JOB: Give back all the data exactly, line by line.

INFORMATION PROVIDED:
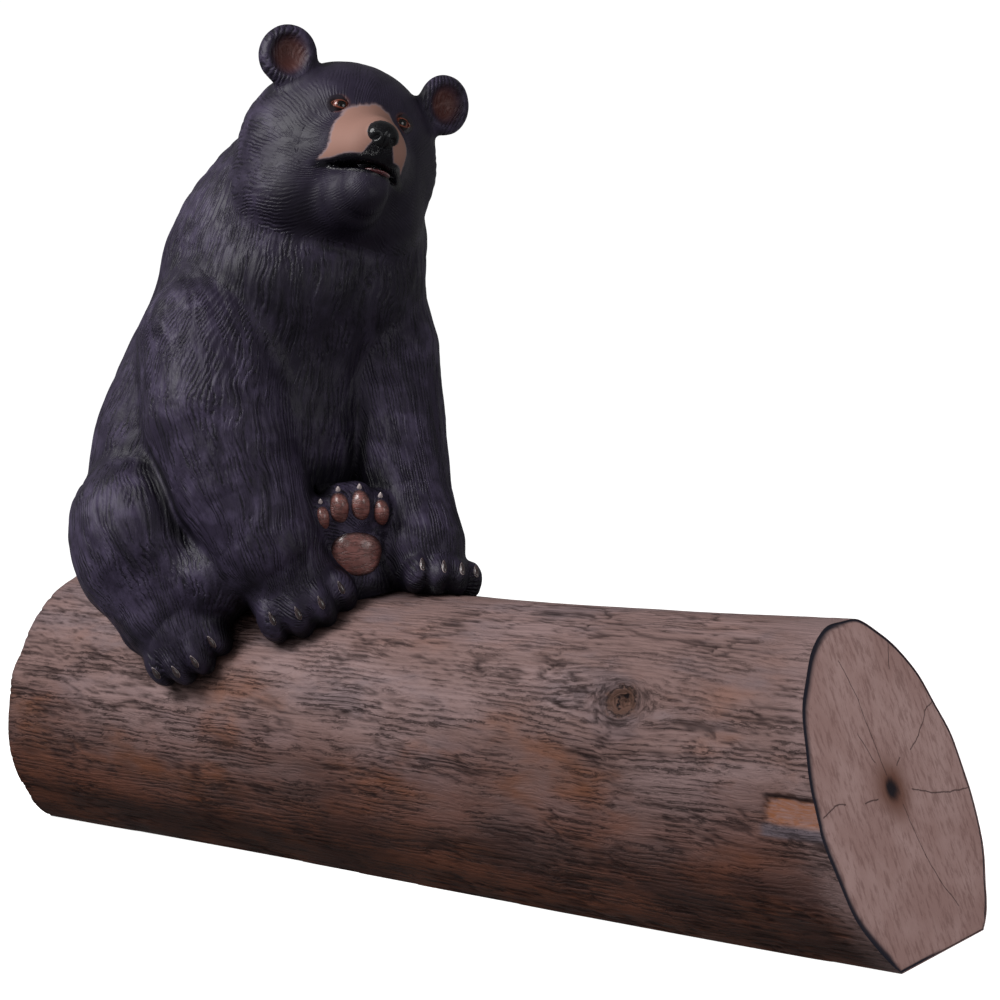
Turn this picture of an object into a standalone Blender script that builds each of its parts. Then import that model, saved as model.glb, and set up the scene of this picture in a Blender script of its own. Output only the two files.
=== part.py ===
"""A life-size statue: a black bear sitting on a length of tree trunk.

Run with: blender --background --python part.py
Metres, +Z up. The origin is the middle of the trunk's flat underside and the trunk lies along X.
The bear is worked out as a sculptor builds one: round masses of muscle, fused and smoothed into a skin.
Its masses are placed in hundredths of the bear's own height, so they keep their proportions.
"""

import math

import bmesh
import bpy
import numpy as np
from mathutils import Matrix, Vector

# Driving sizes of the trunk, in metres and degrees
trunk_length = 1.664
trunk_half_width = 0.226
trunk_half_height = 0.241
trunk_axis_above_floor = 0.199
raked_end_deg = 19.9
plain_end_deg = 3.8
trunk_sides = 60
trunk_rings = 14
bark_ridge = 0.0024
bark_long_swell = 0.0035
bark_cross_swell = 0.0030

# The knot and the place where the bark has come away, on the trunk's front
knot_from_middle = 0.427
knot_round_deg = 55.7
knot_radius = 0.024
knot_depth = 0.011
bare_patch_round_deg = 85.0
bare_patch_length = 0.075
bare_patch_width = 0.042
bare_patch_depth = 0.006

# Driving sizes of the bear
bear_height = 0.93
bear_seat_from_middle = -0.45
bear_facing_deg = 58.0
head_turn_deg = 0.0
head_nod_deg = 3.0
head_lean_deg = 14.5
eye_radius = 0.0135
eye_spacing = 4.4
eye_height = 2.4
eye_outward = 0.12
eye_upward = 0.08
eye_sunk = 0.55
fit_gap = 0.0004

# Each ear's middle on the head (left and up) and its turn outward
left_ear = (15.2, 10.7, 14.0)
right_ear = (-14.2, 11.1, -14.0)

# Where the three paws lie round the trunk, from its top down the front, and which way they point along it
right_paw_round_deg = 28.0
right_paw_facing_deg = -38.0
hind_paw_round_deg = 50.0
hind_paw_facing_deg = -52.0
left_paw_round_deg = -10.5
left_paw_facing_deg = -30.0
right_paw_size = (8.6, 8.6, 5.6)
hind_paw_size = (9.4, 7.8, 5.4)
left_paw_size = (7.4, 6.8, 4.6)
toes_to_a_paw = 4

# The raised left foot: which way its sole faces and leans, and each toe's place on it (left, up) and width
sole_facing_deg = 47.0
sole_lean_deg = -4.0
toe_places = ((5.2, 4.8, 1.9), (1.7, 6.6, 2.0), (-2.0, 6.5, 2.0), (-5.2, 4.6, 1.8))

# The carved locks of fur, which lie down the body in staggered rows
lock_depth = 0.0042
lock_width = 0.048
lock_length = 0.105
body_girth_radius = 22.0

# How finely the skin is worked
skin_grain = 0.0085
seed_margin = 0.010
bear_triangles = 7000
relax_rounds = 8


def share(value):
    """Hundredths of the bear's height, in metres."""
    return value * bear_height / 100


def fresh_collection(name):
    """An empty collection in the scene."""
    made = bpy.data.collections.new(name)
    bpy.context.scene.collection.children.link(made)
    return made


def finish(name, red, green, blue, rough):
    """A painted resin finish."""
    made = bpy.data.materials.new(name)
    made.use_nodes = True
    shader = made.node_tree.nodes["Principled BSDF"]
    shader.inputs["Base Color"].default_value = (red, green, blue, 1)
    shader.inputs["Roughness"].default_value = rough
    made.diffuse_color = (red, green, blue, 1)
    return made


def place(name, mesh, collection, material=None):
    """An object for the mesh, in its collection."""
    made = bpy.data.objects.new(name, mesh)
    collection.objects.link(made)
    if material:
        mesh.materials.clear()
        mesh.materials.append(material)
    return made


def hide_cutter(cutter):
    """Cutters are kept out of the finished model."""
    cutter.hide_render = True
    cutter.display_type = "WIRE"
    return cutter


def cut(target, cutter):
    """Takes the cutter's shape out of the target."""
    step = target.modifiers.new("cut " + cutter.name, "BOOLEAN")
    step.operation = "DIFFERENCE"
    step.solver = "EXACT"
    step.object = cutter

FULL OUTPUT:
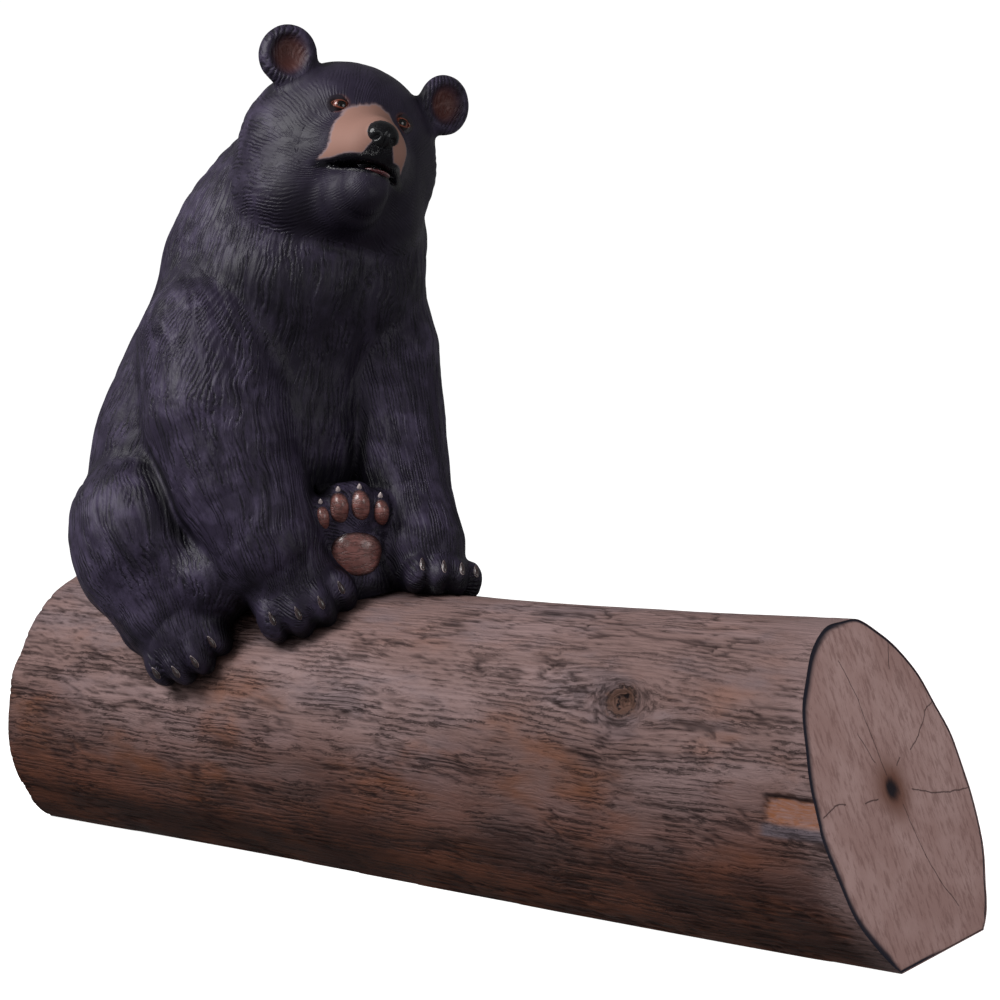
Turn this picture of an object into a standalone Blender script that builds each of its parts. Then import that model, saved as model.glb, and set up the scene of this picture in a Blender script of its own. Output only the two files.
=== part.py ===
"""A life-size statue: a black bear sitting on a length of tree trunk.

Run with: blender --background --python part.py
Metres, +Z up. The origin is the middle of the trunk's flat underside and the trunk lies along X.
The bear is worked out as a sculptor builds one: round masses of muscle, fused and smoothed into a skin.
Its masses are placed in hundredths of the bear's own height, so they keep their proportions.
"""

import math

import bmesh
import bpy
import numpy as np
from mathutils import Matrix, Vector

# Driving sizes of the trunk, in metres and degrees
trunk_length = 1.664
trunk_half_width = 0.226
trunk_half_height = 0.241
trunk_axis_above_floor = 0.199
raked_end_deg = 19.9
plain_end_deg = 3.8
trunk_sides = 60
trunk_rings = 14
bark_ridge = 0.0024
bark_long_swell = 0.0035
bark_cross_swell = 0.0030

# The knot and the place where the bark has come away, on the trunk's front
knot_from_middle = 0.427
knot_round_deg = 55.7
knot_radius = 0.024
knot_depth = 0.011
bare_patch_round_deg = 85.0
bare_patch_length = 0.075
bare_patch_width = 0.042
bare_patch_depth = 0.006

# Driving sizes of the bear
bear_height = 0.93
bear_seat_from_middle = -0.45
bear_facing_deg = 58.0
head_turn_deg = 0.0
head_nod_deg = 3.0
head_lean_deg = 14.5
eye_radius = 0.0135
eye_spacing = 4.4
eye_height = 2.4
eye_outward = 0.12
eye_upward = 0.08
eye_sunk = 0.55
fit_gap = 0.0004

# Each ear's middle on the head (left and up) and its turn outward
left_ear = (15.2, 10.7, 14.0)
right_ear = (-14.2, 11.1, -14.0)

# Where the three paws lie round the trunk, from its top down the front, and which way they point along it
right_paw_round_deg = 28.0
right_paw_facing_deg = -38.0
hind_paw_round_deg = 50.0
hind_paw_facing_deg = -52.0
left_paw_round_deg = -10.5
left_paw_facing_deg = -30.0
right_paw_size = (8.6, 8.6, 5.6)
hind_paw_size = (9.4, 7.8, 5.4)
left_paw_size = (7.4, 6.8, 4.6)
toes_to_a_paw = 4

# The raised left foot: which way its sole faces and leans, and each toe's place on it (left, up) and width
sole_facing_deg = 47.0
sole_lean_deg = -4.0
toe_places = ((5.2, 4.8, 1.9), (1.7, 6.6, 2.0), (-2.0, 6.5, 2.0), (-5.2, 4.6, 1.8))

# The carved locks of fur, which lie down the body in staggered rows
lock_depth = 0.0042
lock_width = 0.048
lock_length = 0.105
body_girth_radius = 22.0

# How finely the skin is worked
skin_grain = 0.0085
seed_margin = 0.010
bear_triangles = 7000
relax_rounds = 8


def share(value):
    """Hundredths of the bear's height, in metres."""
    return value * bear_height / 100


def fresh_collection(name):
    """An empty collection in the scene."""
    made = bpy.data.collections.new(name)
    bpy.context.scene.collection.children.link(made)
    return made


def finish(name, red, green, blue, rough):
    """A painted resin finish."""
    made = bpy.data.materials.new(name)
    made.use_nodes = True
    shader = made.node_tree.nodes["Principled BSDF"]
    shader.inputs["Base Color"].default_value = (red, green, blue, 1)
    shader.inputs["Roughness"].default_value = rough
    made.diffuse_color = (red, green, blue, 1)
    return made


def place(name, mesh, collection, material=None):
    """An object for the mesh, in its collection."""
    made = bpy.data.objects.new(name, mesh)
    collection.objects.link(made)
    if material:
        mesh.materials.clear()
        mesh.materials.append(material)
    return made


def hide_cutter(cutter):
    """Cutters are kept out of the finished model."""
    cutter.hide_render = True
    cutter.display_type = "WIRE"
    return cutter


def cut(target, cutter):
    """Takes the cutter's shape out of the target."""
    step = target.modifiers.new("cut " + cutter.name, "BOOLEAN")
    step.operation = "DIFFERENCE"
    step.solver = "EXACT"
    step.object = cutter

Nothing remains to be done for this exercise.